* _Exercise brief_: Within the records below, reproduce without change the lines from the line that has "bottom_plate();" through the line that has "zip(*points))), Vector(map(max, zip(*points)))", and only those.

* _Exercise input_:
# # # # # # #

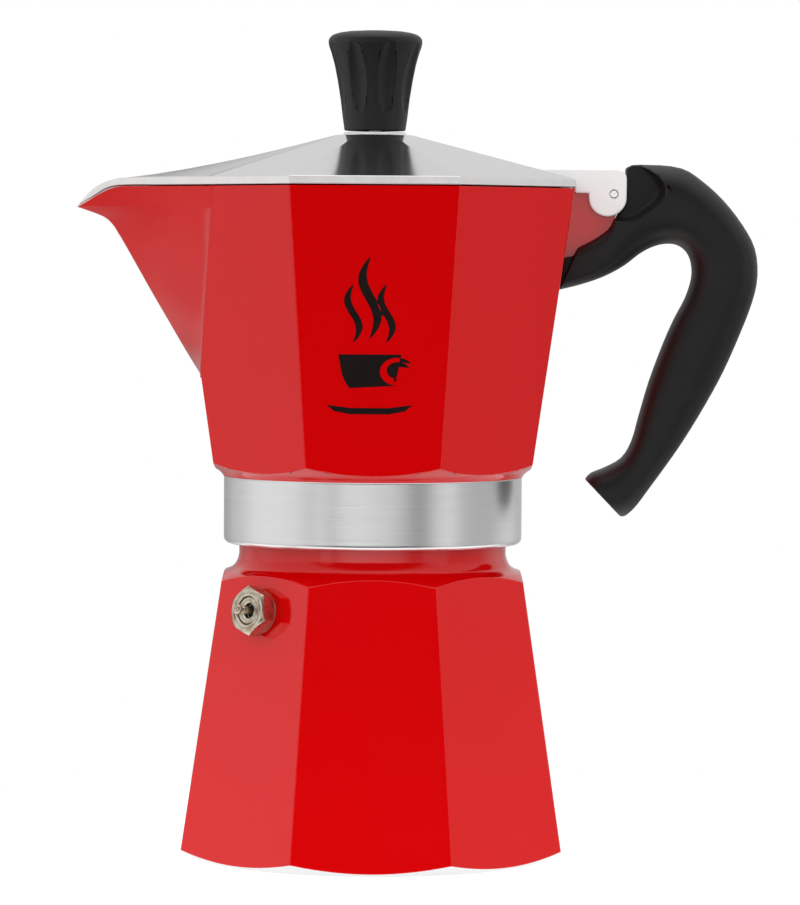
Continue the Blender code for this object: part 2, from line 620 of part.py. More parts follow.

# # # # # # #

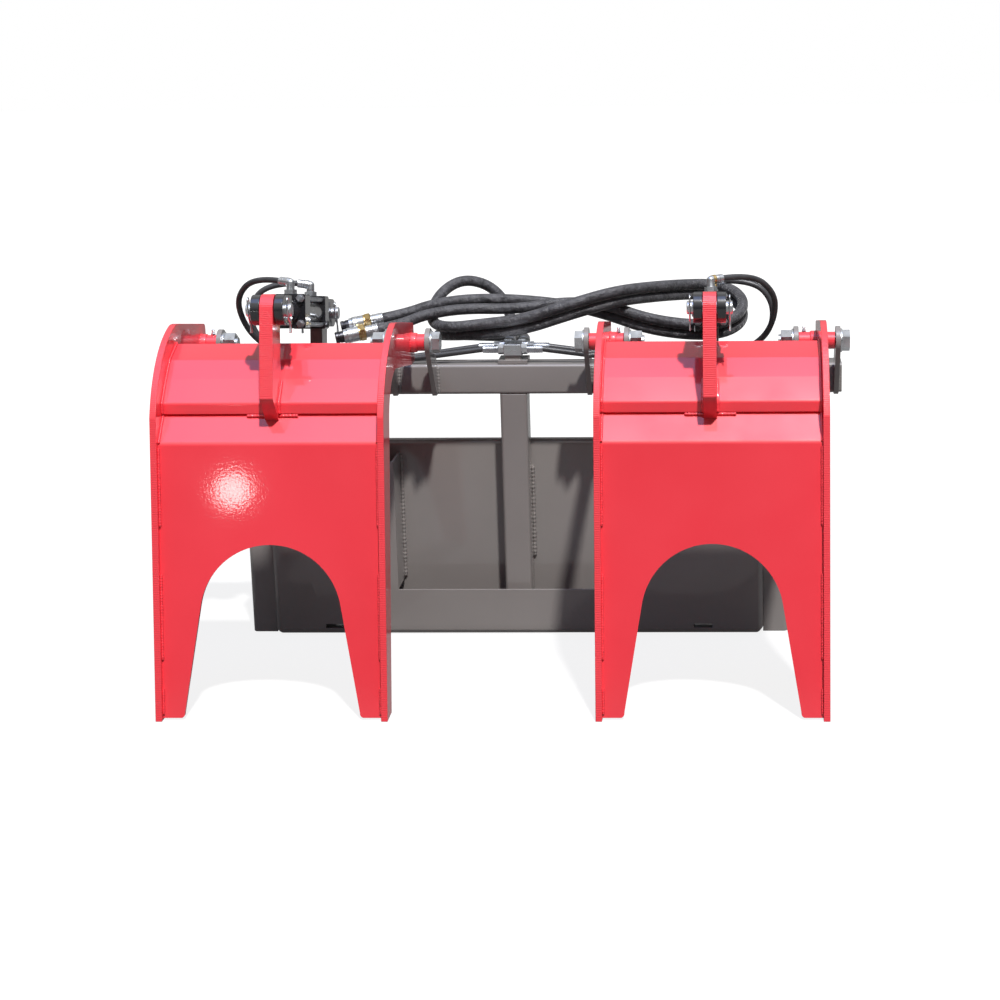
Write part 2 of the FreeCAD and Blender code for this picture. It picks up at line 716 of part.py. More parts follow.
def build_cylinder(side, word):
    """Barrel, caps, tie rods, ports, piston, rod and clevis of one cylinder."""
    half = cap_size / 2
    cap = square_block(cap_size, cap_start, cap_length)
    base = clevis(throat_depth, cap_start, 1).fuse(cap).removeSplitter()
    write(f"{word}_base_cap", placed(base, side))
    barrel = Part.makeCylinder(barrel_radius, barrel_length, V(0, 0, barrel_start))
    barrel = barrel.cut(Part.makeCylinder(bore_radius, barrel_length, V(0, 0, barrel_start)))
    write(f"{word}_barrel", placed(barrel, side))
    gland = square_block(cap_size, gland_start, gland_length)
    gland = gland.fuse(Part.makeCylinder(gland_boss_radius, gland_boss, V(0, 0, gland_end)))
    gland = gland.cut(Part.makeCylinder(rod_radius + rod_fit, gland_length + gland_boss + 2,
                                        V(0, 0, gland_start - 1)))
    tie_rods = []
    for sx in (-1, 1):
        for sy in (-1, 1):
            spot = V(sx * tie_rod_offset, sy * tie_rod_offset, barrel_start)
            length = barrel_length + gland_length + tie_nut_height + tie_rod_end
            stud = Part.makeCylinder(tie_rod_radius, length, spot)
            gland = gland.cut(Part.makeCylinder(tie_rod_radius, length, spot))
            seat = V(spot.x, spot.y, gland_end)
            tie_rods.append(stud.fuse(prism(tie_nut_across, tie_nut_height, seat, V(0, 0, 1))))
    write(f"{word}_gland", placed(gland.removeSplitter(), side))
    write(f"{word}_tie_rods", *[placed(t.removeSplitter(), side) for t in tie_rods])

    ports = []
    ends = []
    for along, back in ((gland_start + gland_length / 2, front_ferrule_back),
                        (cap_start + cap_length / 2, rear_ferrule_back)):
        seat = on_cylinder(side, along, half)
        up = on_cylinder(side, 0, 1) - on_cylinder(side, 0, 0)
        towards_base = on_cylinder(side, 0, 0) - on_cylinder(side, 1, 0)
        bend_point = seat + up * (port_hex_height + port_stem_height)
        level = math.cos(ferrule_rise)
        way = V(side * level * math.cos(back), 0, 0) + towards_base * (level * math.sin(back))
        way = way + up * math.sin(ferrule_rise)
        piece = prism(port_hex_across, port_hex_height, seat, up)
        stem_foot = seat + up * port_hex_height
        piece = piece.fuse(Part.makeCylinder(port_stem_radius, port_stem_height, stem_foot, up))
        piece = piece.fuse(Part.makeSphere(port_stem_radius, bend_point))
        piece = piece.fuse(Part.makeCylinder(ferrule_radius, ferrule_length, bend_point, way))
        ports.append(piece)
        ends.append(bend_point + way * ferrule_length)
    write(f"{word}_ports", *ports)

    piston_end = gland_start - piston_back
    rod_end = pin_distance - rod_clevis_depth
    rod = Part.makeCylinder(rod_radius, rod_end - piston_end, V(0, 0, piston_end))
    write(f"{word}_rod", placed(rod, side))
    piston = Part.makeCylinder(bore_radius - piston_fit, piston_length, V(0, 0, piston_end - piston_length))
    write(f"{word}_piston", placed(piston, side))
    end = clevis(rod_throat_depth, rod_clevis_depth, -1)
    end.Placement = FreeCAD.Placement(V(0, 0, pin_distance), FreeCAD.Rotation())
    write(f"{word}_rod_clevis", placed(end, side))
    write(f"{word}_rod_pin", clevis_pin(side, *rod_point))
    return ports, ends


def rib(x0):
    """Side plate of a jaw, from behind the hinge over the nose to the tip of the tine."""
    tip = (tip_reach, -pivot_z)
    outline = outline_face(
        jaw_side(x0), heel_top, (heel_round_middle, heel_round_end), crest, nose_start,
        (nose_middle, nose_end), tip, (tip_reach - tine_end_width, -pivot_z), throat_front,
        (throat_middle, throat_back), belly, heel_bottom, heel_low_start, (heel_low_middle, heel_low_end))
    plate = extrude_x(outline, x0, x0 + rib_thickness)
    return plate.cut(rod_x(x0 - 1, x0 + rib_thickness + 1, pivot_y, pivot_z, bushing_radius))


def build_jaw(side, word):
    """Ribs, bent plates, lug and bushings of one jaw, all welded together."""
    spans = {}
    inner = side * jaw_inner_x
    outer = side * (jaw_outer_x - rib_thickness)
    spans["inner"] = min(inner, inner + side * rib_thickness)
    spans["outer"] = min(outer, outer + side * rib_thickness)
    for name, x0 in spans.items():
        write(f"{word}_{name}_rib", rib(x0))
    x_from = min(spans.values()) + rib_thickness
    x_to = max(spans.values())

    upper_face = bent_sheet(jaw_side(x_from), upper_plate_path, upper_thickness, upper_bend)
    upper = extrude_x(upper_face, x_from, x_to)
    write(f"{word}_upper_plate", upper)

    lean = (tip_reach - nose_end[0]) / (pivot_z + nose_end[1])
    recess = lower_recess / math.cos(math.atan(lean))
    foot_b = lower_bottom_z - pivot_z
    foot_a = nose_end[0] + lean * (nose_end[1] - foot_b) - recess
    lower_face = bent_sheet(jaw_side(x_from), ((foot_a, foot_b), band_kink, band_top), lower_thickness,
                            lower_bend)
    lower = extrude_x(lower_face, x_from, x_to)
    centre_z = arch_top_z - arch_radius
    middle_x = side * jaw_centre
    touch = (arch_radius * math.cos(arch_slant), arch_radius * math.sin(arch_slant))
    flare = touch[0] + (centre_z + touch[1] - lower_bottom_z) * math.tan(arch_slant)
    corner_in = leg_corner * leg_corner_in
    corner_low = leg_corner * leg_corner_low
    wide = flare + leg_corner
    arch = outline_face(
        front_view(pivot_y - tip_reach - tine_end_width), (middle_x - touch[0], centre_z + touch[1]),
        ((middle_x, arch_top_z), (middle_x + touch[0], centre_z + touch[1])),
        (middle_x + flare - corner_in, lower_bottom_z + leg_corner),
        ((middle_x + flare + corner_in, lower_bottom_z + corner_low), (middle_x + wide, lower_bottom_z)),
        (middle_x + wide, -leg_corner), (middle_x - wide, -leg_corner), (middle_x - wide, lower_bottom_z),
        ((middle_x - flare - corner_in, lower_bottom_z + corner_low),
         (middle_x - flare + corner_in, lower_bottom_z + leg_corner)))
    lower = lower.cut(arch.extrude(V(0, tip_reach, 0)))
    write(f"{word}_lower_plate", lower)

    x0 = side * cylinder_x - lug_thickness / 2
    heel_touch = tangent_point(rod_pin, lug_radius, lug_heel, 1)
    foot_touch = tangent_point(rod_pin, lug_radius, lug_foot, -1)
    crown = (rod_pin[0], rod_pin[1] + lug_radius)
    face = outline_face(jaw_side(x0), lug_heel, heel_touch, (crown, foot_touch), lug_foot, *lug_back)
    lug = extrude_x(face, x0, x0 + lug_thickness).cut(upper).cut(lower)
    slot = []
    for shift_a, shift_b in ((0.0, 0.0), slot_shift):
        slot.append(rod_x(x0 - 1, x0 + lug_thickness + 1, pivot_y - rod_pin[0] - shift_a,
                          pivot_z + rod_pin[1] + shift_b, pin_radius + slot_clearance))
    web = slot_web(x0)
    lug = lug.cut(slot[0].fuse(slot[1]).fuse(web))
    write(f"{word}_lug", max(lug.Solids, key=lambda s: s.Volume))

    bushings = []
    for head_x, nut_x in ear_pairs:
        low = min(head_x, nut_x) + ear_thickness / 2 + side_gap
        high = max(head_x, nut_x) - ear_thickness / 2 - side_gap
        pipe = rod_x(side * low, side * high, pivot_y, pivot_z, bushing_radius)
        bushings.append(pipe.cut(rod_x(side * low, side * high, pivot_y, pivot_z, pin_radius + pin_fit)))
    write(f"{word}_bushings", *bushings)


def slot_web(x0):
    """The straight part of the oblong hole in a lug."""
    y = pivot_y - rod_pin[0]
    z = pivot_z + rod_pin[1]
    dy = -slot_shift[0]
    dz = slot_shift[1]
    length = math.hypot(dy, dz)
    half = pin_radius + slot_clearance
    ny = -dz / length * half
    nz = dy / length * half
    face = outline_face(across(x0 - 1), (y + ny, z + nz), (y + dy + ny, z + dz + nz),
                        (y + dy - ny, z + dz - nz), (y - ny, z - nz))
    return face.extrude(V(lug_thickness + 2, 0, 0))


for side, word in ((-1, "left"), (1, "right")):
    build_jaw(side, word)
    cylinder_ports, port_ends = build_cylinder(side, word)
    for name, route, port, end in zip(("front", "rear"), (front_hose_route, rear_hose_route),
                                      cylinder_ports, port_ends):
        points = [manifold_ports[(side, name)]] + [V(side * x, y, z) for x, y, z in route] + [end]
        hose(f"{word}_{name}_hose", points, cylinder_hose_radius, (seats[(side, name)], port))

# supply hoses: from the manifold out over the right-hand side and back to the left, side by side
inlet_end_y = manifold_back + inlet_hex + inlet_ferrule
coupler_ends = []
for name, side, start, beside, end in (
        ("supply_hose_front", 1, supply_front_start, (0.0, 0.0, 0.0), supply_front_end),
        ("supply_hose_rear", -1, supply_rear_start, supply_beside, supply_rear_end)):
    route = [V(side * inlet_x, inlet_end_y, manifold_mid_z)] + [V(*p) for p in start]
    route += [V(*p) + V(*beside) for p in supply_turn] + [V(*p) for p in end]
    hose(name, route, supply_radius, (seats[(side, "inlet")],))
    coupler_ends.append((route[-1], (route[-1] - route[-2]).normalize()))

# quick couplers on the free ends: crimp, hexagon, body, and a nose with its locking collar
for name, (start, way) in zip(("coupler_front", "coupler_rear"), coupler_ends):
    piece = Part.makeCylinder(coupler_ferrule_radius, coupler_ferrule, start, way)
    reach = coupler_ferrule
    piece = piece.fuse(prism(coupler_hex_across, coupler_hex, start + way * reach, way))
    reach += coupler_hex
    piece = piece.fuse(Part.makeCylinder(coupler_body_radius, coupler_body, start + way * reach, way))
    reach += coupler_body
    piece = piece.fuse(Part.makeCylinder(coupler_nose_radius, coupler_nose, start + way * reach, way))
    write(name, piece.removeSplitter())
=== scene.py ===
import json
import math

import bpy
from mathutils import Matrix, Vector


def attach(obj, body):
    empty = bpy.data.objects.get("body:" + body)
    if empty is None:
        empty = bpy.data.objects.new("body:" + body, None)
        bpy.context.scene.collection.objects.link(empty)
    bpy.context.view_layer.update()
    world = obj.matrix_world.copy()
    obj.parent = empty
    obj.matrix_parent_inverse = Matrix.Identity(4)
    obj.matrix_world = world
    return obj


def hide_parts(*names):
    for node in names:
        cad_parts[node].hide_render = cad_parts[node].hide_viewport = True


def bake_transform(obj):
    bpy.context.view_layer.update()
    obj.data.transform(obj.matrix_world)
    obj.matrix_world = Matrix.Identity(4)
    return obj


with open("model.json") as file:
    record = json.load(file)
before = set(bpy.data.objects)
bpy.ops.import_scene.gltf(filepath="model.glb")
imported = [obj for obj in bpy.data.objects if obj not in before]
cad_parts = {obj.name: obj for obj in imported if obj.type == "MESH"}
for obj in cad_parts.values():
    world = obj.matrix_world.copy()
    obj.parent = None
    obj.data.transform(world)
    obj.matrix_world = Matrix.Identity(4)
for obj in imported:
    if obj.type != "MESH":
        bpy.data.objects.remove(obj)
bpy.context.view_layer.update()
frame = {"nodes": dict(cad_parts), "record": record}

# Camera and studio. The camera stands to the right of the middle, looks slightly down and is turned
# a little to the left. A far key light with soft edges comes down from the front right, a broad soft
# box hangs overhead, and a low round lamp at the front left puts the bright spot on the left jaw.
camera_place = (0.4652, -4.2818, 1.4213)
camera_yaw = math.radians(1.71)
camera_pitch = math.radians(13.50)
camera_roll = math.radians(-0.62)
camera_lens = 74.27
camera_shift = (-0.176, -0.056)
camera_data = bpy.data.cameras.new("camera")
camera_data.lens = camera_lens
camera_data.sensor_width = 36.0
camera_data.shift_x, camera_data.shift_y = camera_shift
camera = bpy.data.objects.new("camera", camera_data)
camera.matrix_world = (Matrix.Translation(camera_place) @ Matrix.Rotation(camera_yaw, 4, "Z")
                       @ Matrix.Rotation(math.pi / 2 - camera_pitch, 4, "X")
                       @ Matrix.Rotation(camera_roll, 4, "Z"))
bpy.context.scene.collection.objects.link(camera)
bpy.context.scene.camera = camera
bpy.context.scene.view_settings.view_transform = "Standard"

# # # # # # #

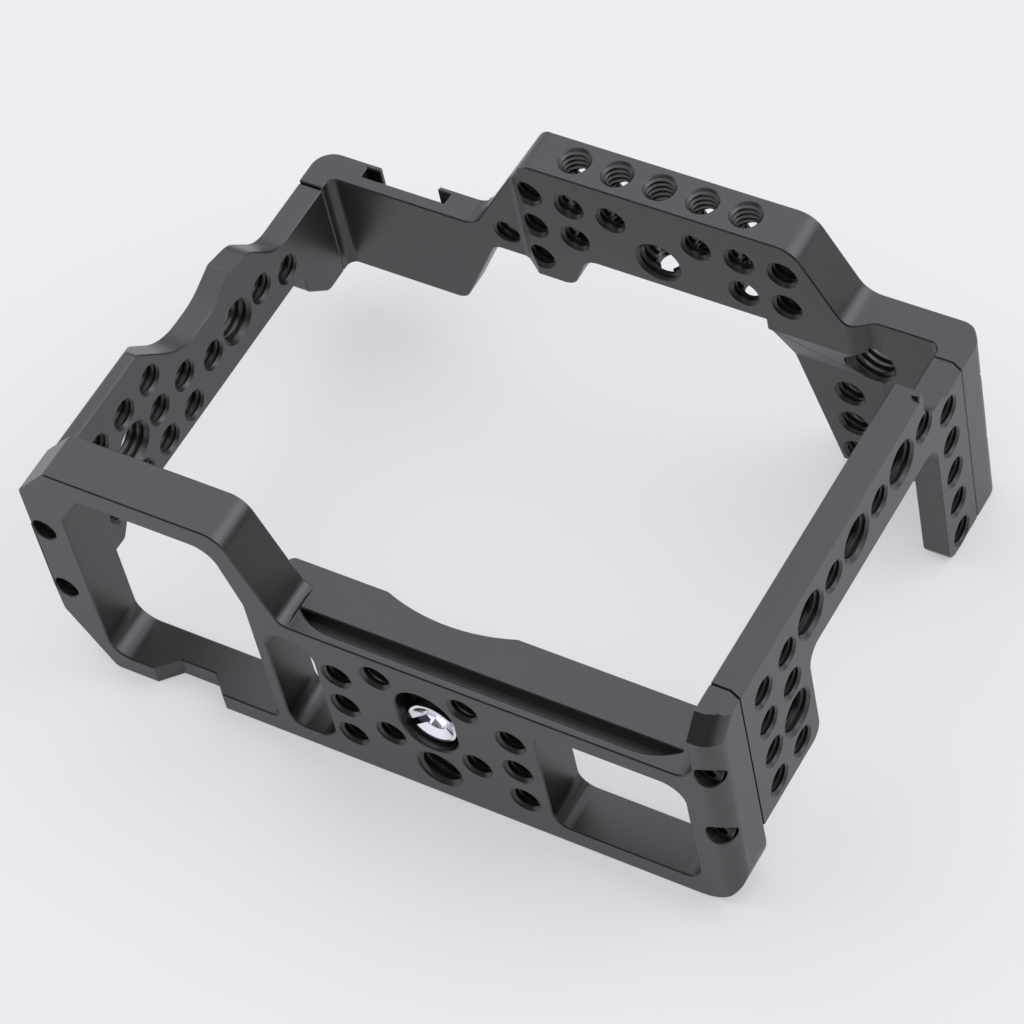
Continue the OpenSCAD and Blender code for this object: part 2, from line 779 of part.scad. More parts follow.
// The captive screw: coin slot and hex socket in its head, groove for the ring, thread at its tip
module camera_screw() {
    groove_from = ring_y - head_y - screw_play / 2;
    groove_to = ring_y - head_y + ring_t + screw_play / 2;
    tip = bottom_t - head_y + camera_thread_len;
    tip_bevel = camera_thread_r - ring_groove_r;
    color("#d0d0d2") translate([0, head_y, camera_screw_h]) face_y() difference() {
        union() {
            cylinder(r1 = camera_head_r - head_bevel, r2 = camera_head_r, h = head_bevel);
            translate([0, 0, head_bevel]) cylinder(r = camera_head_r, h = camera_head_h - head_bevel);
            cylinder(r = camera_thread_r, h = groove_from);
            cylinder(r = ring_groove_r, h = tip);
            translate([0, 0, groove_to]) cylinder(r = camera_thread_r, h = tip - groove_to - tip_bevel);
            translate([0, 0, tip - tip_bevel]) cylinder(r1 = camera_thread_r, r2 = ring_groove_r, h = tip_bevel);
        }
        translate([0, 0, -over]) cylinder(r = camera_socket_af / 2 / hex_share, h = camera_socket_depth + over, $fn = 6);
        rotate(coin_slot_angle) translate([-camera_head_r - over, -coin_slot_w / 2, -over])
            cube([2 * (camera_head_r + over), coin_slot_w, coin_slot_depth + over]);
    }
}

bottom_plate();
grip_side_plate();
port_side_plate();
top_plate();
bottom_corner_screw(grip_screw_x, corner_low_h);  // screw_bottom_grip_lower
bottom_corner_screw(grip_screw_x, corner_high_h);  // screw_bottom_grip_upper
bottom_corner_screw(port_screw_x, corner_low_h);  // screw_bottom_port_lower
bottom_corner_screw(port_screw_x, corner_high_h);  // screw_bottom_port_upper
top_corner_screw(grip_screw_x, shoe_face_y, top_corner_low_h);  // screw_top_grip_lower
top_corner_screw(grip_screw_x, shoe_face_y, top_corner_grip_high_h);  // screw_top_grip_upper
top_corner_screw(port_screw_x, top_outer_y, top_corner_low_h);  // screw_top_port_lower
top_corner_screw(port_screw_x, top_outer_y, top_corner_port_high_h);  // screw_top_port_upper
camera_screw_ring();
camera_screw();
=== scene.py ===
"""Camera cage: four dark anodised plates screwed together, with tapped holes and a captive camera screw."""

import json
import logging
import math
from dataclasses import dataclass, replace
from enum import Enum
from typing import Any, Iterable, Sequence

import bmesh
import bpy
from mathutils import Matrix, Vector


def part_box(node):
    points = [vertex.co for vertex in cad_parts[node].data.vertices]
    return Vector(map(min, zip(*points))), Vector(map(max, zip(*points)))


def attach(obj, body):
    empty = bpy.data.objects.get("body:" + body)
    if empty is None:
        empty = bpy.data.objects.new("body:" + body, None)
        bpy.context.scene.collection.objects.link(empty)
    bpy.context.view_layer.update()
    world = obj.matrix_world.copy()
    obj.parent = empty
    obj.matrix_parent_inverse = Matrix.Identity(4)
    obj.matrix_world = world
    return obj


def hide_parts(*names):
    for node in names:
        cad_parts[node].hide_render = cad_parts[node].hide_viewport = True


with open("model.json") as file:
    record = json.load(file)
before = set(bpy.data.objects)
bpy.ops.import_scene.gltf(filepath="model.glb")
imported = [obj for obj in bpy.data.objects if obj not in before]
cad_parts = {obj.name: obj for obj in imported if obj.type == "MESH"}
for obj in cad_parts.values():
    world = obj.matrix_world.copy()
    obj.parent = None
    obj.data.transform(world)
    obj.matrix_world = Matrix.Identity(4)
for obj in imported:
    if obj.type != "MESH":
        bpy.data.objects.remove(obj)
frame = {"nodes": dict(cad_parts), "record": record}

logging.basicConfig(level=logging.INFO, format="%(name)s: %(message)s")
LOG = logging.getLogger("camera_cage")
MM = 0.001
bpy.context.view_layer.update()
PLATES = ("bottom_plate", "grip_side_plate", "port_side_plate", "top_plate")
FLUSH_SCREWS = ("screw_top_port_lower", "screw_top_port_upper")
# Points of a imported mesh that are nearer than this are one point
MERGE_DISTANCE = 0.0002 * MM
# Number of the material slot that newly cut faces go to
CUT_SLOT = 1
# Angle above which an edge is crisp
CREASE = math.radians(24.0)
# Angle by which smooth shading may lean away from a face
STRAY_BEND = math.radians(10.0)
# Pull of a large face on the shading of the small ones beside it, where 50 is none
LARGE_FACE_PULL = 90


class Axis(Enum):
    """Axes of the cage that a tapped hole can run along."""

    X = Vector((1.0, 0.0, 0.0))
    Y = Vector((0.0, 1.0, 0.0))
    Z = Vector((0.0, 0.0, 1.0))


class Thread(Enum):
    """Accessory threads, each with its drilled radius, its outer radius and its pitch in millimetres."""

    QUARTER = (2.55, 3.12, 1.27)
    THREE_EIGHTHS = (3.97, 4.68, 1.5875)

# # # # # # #

* _Reply to the task_:
bottom_plate();
grip_side_plate();
port_side_plate();
top_plate();
bottom_corner_screw(grip_screw_x, corner_low_h);  // screw_bottom_grip_lower
bottom_corner_screw(grip_screw_x, corner_high_h);  // screw_bottom_grip_upper
bottom_corner_screw(port_screw_x, corner_low_h);  // screw_bottom_port_lower
bottom_corner_screw(port_screw_x, corner_high_h);  // screw_bottom_port_upper
top_corner_screw(grip_screw_x, shoe_face_y, top_corner_low_h);  // screw_top_grip_lower
top_corner_screw(grip_screw_x, shoe_face_y, top_corner_grip_high_h);  // screw_top_grip_upper
top_corner_screw(port_screw_x, top_outer_y, top_corner_low_h);  // screw_top_port_lower
top_corner_screw(port_screw_x, top_outer_y, top_corner_port_high_h);  // screw_top_port_upper
camera_screw_ring();
camera_screw();
=== scene.py ===
"""Camera cage: four dark anodised plates screwed together, with tapped holes and a captive camera screw."""

import json
import logging
import math
from dataclasses import dataclass, replace
from enum import Enum
from typing import Any, Iterable, Sequence

import bmesh
import bpy
from mathutils import Matrix, Vector


def part_box(node):
    points = [vertex.co for vertex in cad_parts[node].data.vertices]
    return Vector(map(min, zip(*points))), Vector(map(max, zip(*points)))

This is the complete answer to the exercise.